Rather than loudly yelling during Trump’s speech, she simply stood up in the stands behind the stage in silent protest when Trump started claiming that Syrian refugees were affiliated with ISIS.

Hamid meant well, coming with a constructive outlook. “I have this sincere belief that if people get to know each other one-on-one that they’ll stop being afraid of each other and we’ll be able to get rid of all of this hate in the world…” she recalled. “So that was really my goal to let people see that Muslims are not that scary.”

Unfortunately, a placid 56-year-old woman was indeed too scary for Trump’s supporters, who started chanting his name as a signal to police. As officers escorted Hamid and three other silent protestors from the venue, many nearby attendees jeered her exit. Someone asked if she had brought a bomb. Another man temporarily blocked her way with a Trump sign, repeatedly making the “thumbs-down” motion with his hand.

By now, we’re used to the typical non-answers and even active encouragement Trump gives to outrageous actions from his supporters’—this night was no different.

The Republican frontrunner’s response? “There is hatred against us that is unbelievable. It’s their hatred, it’s not our hatred.”

Only Trump, who has thrived on pitting Americans against each-other more than any other presidential candidate in recent memory, could turn the obvious wrong his fans committed into an example of their own victimhood.

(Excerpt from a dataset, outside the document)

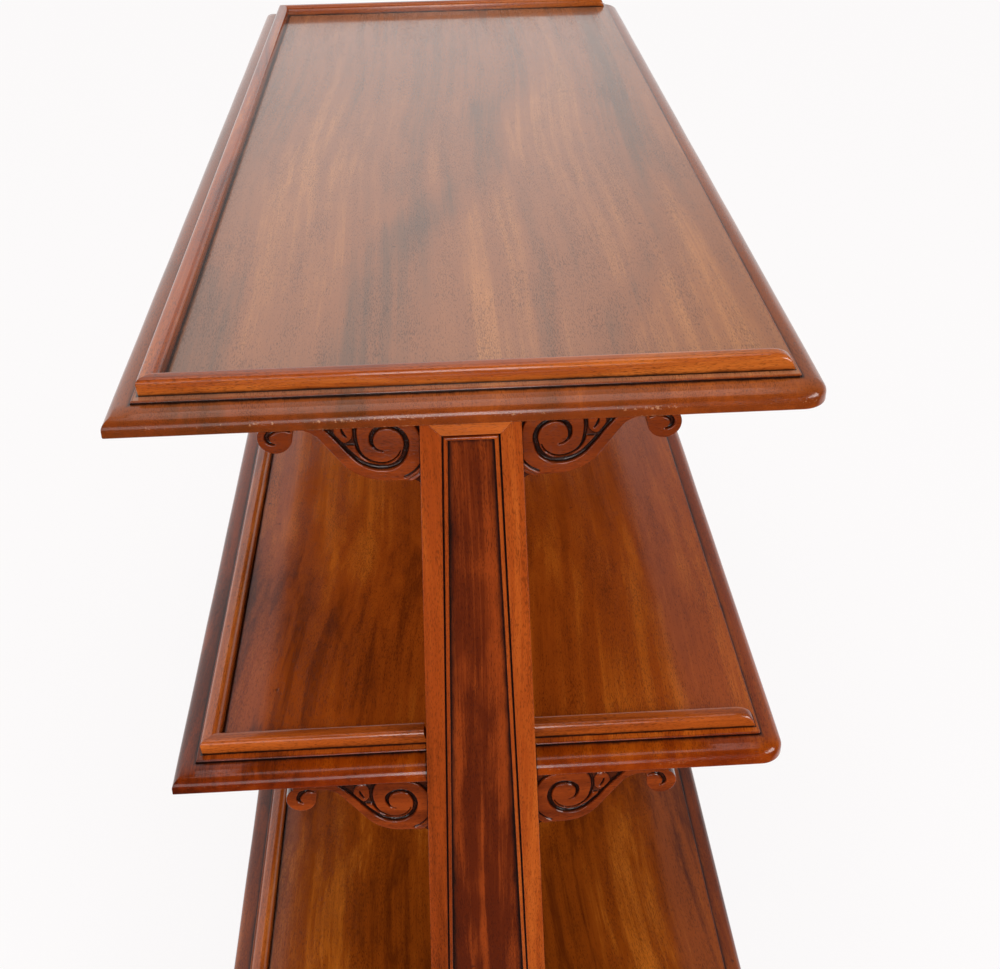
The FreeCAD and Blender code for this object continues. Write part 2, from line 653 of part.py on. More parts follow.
def four_corners(shape):
    return both_ends(shape) + both_ends(mirrored_y(shape))


def build_dowels():
    """All dowels of the brackets."""
    pairs = [bracket_dowels(TIER_LEVELS[tier]) for tier in BRACKETED]
    return [copy for pair in pairs for dowel in pair for copy in four_corners(dowel)]


def build_tiers(nodes, dowels):
    """Three boards: the top one mortised for the standards, the lower ones notched round them."""
    for name, z in TIER_LEVELS.items():
        length = TOP_LENGTH if name == "top" else LOWER_LENGTH
        board = tier_board(length).translated(vec(0, 0, z))
        joints = top_tenon(TENON_CLEARANCE) if name == "top" else standard_prism(NOTCH_CLEARANCE)
        cutters = both_ends(joints) + [d for d in dowels if abs(d.BoundBox.ZMax - z - DOWEL_IN_TIER) < 1e-6]
        cutters += [tool.translated(vec(0, 0, z + BOARD_THICKNESS)) for tool in gallery_housings(length)]
        nodes[name + "_tier_board"] = cleaned(board.cut(cutters))


def build_galleries(nodes):
    """Three-sided galleries, stopped against the standards on the lower tiers."""
    for name, z in TIER_LEVELS.items():
        length = TOP_LENGTH if name == "top" else LOWER_LENGTH
        field = z + BOARD_THICKNESS
        nodes[name + "_gallery_back"] = back_strip(length, field)
        strip = end_strip(length, field)
        for end in ENDS:
            if name == "top":
                nodes["top_gallery_" + end] = at_end(strip, end)
                continue
            halves = sorted(strip.cut(standard_prism(0)).Solids, key=lambda s: s.CenterOfMass.y)
            nodes[name + "_gallery_" + end + "_front"] = at_end(halves[0], end)
            nodes[name + "_gallery_" + end + "_rear"] = at_end(halves[-1], end)


def build_standards(nodes, dowels):
    """Core, mitred frame, sunk panel and bead at each end."""
    frame = standard_frame()
    for end, sign in ENDS.items():
        near = [d for d in dowels if d.CenterOfMass.x * sign > 0]
        nodes[end + "_standard_core"] = at_end(standard_core(), end).cut(near)
        nodes[end + "_standard_top_rail"] = at_end(frame["top"], end)
        nodes[end + "_standard_bottom_rail"] = at_end(frame["bottom"], end)
        nodes[end + "_standard_front_stile"] = at_end(frame["front"], end)
        nodes[end + "_standard_rear_stile"] = at_end(frame["rear"], end)
        nodes[end + "_standard_panel"] = at_end(standard_panel(), end)
        nodes[end + "_standard_bead"] = at_end(panel_bead(), end)


def build_brackets(nodes, dowels):
    """Eight carved brackets, one each side of a standard under the top and middle tiers."""
    for tier, (outline, grooves) in BRACKETED.items():
        shape = bracket(TIER_LEVELS[tier], outline, grooves).cut(dowels)
        for end in ENDS:
            for side in SIDES:
                nodes[tier + "_bracket_" + end + "_" + side] = at_side(at_end(shape, end), side)


def build_base(nodes):
    """Two sledge feet on four castors, with the screws of the castor plates."""
    plate = castor_plate()
    screws = []
    sledge = foot().cut([foot_tenon(TENON_CLEARANCE)])
    recess_depth = STUD_HEAD_HEIGHT + 3 * SWIVEL_GAP
    recess = Part.makeCylinder(STUD_RECESS_RADIUS, recess_depth, vec(0, 0, CASTOR_HEIGHT))
    for end, x_sign in ENDS.items():
        cutters = []
        for side, y_sign in SIDES.items():
            driven = [placed_square(screw(x, y, True), x_sign, y_sign) for x, y in screw_places()]
            screws += driven
            cutters += driven + [placed_square(recess, x_sign, y_sign)]
            name = end + "_" + side + "_castor_"
            nodes[name + "plate"] = placed_square(plate, x_sign, y_sign)
            nodes[name + "fork"] = placed_castor(castor_fork(), x_sign, y_sign)
            nodes[name + "axle"] = placed_castor(castor_axle(), x_sign, y_sign)
            nodes[name + "wheel"] = placed_castor(castor_wheel(), x_sign, y_sign)
        nodes[end + "_foot"] = at_end(sledge, end).cut(cutters)
    nodes["castor_screws"] = Part.makeCompound(screws)


def build_hidden(nodes, dowels):
    """Dowels of the brackets and the glue blocks under the tiers."""
    nodes["bracket_dowels"] = Part.makeCompound(dowels)
    foot_back = STANDARD_MIDDLE - FOOT_THICKNESS / 2
    blocks = []
    for face_x, z in ((CORE_BACK, TOP_TIER_Z), (CORE_BACK, MIDDLE_TIER_Z), (foot_back, BOTTOM_TIER_Z)):
        blocks += both_ends(glue_block(face_x, z))
    nodes["glue_blocks"] = Part.makeCompound(blocks)


def build():
    nodes = {}
    dowels = build_dowels()
    build_tiers(nodes, dowels)
    build_galleries(nodes)
    build_standards(nodes, dowels)
    build_brackets(nodes, dowels)
    build_base(nodes)
    build_hidden(nodes, dowels)
    return nodes


os.makedirs("parts", exist_ok=True)
for node, shape in build().items():
    shape.exportStep(os.path.join("parts", node + ".step"))
    print(node, len(shape.Solids), round(shape.Volume), shape.isValid())
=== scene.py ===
"""A three-tier mahogany dumbwaiter: French-polished boards with moulded edges and low galleries,
panelled standards with carved scroll brackets, sledge feet and brass castors."""
import bmesh
import bpy
import math
import numpy as np
from mathutils import Matrix, Vector
from mathutils.geometry import delaunay_2d_cdt


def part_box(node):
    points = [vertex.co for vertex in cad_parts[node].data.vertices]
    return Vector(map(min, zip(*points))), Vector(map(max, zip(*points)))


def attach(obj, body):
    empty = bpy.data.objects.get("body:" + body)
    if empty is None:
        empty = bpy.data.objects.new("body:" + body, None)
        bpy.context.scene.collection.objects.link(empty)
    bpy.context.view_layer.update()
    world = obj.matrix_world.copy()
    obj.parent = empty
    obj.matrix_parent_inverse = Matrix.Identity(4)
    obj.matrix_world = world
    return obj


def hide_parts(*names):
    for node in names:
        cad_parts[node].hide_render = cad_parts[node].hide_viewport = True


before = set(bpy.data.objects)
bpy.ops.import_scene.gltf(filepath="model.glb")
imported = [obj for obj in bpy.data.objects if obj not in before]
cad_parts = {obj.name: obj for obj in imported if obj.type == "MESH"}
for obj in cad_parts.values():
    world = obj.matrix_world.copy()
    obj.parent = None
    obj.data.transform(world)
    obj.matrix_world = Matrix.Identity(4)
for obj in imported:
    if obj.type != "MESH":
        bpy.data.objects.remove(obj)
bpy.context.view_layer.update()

# Sledge feet.  Each is one mahogany rail under a standard, sawn to its arch and shoulders, its
# edges eased with sandpaper, then stained and French-polished like the rest.
MM = 0.001
X, Y, Z = 0, 1, 2
MODEL_BODY = "frame"
FOOT_COLOURS = ("#A85A26", "#7E3A14", "#54230C")
FOOT_EASED = 1.5 * MM
EASED_EDGE = 0.9 * MM
MERGE_REACH = 0.01 * MM

# How mahogany is figured: each mark's length along the grain, its width across it and its share of
# the tone.  The width of the broad figure is each piece's own.
FIGURE_LENGTH, FIGURE_SHARE = 900 * MM, 0.52
RIBBON_LENGTH, RIBBON_WIDTH, RIBBON_SHARE = 1600 * MM, 11 * MM, 0.30
CURL_LENGTH, CURL_WIDTH, CURL_SHARE = 55 * MM, 20 * MM, 0.34
FIBRE_LENGTH, FIBRE_WIDTH, FIBRE_SHARE = 60 * MM, 1.4 * MM, 0.46
PORE_LENGTH, PORE_WIDTH, PORE_DEPTH = 4.5 * MM, 0.6 * MM, 0.04 * MM
PORE_CROWD = (120 * MM, 18 * MM)
# The edge colour darkens the mouldings of the boards as painted shade.
END_GRAIN_COLOUR, MOULDING_SHADE_COLOUR = "#DCC4A4", "#CCB88C"
# The near-black brown is for dirt and old polish, and for painted shade in creases and hollows.
PORE_COLOUR, GRIME_AND_SHADE_COLOUR = "#260D06", "#180C09"
BARE_COLOUR, KNOCK_COLOUR = "#C08A62", "#2A1209"
BLOTCH_LENGTH, BLOTCH_WIDTH = 30 * MM, 6 * MM
NICK_SIZE, NICK_CROWD = 2 * MM, 60 * MM
KNOCK_SPACING, KNOCK_SIZE = 62 * MM, 2.6 * MM
POLISH_WAVE = 34 * MM
POLISH_ROUGHNESS = 0.10
POLISH_IOR = 1.42


def colour(code):
    """Linear colour of an sRGB hex code."""
    channels = [int(code[i:i + 2], 16) / 255 for i in (1, 3, 5)]
    linear = [c / 12.92 if c <= 0.04045 else ((c + 0.055) / 1.055) ** 2.4 for c in channels]
    return (*linear, 1.0)


def add(tree, kind, inputs=None, **settings):
    """A new node with its settings; inputs gives a value or a link for each socket that needs one."""
    made = tree.nodes.new(kind)
    for key, value in settings.items():
        setattr(made, key, value)
    for key, value in (inputs or {}).items():
        if isinstance(value, bpy.types.NodeSocket):
            tree.links.new(value, made.inputs[key])
        else:
            made.inputs[key].default_value = value
    return made


def new_finish(name):
    """A material and its empty node tree."""
    material = bpy.data.materials.new(name)
    material.use_nodes = True
    material.node_tree.nodes.clear()
    return material, material.node_tree


def noise(tree, place, size, detail=2.0):
    """Noise whose marks are about so wide, from 0 to 1."""
    texture = add(tree, "ShaderNodeTexNoise", {"Vector": place, "Scale": 1 / size, "Detail": detail})
    return texture.outputs["Fac"]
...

It’s a good thing Trump didn’t run in 2012—how would he have fared against masses of truly loud, energetic Ron Paul protestors?

Despite the ugliness unleashed, Hamid’s gracious reaction stood out.

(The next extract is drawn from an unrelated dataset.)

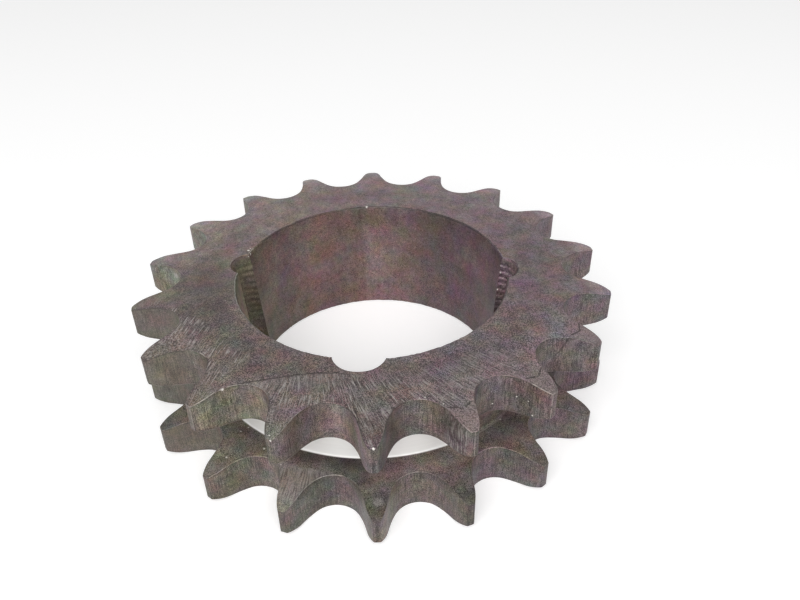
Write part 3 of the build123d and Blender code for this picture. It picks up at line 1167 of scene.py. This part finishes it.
def floor_paint():
    """White paint that keeps a soft shadow, lifted towards white where a camera or a reflection sees it."""
    graph = Graph(bpy.data.materials.new("floor_white"))
    far = graph.distance((0, 0, 0)).ramp(*FLOOR_FADE)
    lift = far * (1 - FLOOR_LIFT) + FLOOR_LIFT
    looks = {
        "Base Color": (FLOOR_COLOUR,) * 3,
        "Roughness": 1.0,
        "Specular IOR Level": 0.0,
        "Emission Color": (1, 1, 1),
        "Emission Strength": graph.seen() * lift,
    }
    for name, value in looks.items():
        graph.link(value, graph.tree.nodes["Principled BSDF"].inputs[name])
    return graph.owner


def make_floor():
    """A plain floor under the part."""
    mesh = bpy.data.meshes.new("floor")
    size = FLOOR_SIZE
    corners = [(-size, -size, 0), (size, -size, 0), (size, size, 0), (-size, size, 0)]
    mesh.from_pydata(corners, [], [(0, 1, 2, 3)])
    mesh.materials.append(floor_paint())
    return placed("floor", mesh)


def make_light():
    """An even white room, with one broad soft lamp high in front and a weak one low behind."""
    world = bpy.data.worlds.new("studio")
    bpy.context.scene.world = world
    graph = Graph(world)
    background = world.node_tree.nodes["Background"]
    graph.link((1, 1, 1), background.inputs["Color"])
    graph.link(graph.seen() * (1 - WORLD_STRENGTH) + WORLD_STRENGTH, background.inputs["Strength"])
    for name, (place, watts) in LAMPS.items():
        light = bpy.data.lights.new(name, "AREA")
        light.shape = "RECTANGLE"
        light.size, light.size_y = LAMP_SIZE
        light.energy = watts
        lamp = placed(name, light)
        lamp.location = place
        facing = Vector(LAMP_TARGET) - Vector(place)
        lamp.rotation_euler = facing.to_track_quat("-Z", "Y").to_euler()


def make_camera():
    """The camera of the photograph, found by fitting the part's edges to it."""
    data = bpy.data.cameras.new("camera")
    data.sensor_width = SENSOR_WIDTH
    data.lens = LENS
    camera = placed("camera", data)
    turn = Matrix.Rotation(math.radians(CAMERA_TURN), 4, "Z")
    tilt = Matrix.Rotation(math.radians(90 - CAMERA_DIP), 4, "X")
    roll = Matrix.Rotation(math.radians(CAMERA_ROLL), 4, "Z")
    camera.matrix_world = Matrix.Translation(CAMERA_PLACE) @ turn @ tilt @ roll
    bpy.context.scene.camera = camera


sprocket = make_sprocket()
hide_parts("sprocket")
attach(sprocket, "root")
make_floor()
make_light()
make_camera()
bpy.context.scene.view_settings.view_transform = "Standard"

In a follow-up interview with Don Lemon, she noted that the Trump supporters near her were “lovely” people. She also noted that one woman even shook her hand as she was escorted out, saying “I’m so sorry this is happening to you.” Hamid argued that Trump’s rhetoric had whipped otherwise decent people into a mob mentality.

Hamid even refused Lemon’s opportunity to demean Trump’s supporters with lazy stereotypes. The host had asked why “you would even go and put yourself in that position . . . to be around those people?”

Her reply was profound.

“Because I don’t want to think of them as ‘those people.’ I think that’s what the problem is, that we look at people and we categorize them as ‘those people’ who are ‘bad people’ and ‘these people’ are the ‘good people.’ And I believe that people in all camps are decent people when you get to know them, as was evident by the people who were around me who were very lovely people, but it’s when you get that hateful rhetoric going is what incites people.”

Hamid’s comments point to a larger truth we ignore at our peril in American politics: The more we treat political differences as culture wars divorced from the substance of ideas, the less we can expect to accomplish.

It’s easy for some liberals to take the shortcut of calling Oregon protesters domestic terrorists. Some look scary and say pretty wacky things. It’s harder to acknowledge the uncomfortable truth about mandatory minimums and the excessive amount of land the federal government owns in the western U.S.

Similarly, it’s easy for some conservatives to write off Ferguson or Baltimore protesters as “thugs” because some exploited the unrest to loot and burn. It’s harder to acknowledge the uncomfortable truth about a bankrupt criminal justice system that locks up or kills too many minorities and gives police near impunity for abuses.

In both scenarios, critics make a lot of unfair assumptions about groups of people who come from different communities they don’t understand. Without the courage to learn about others and reach out to them in turn, it’s all too easy accept limits on other Americans’ liberties.

Rose Hamid showed that courage. America needs more men and women like her.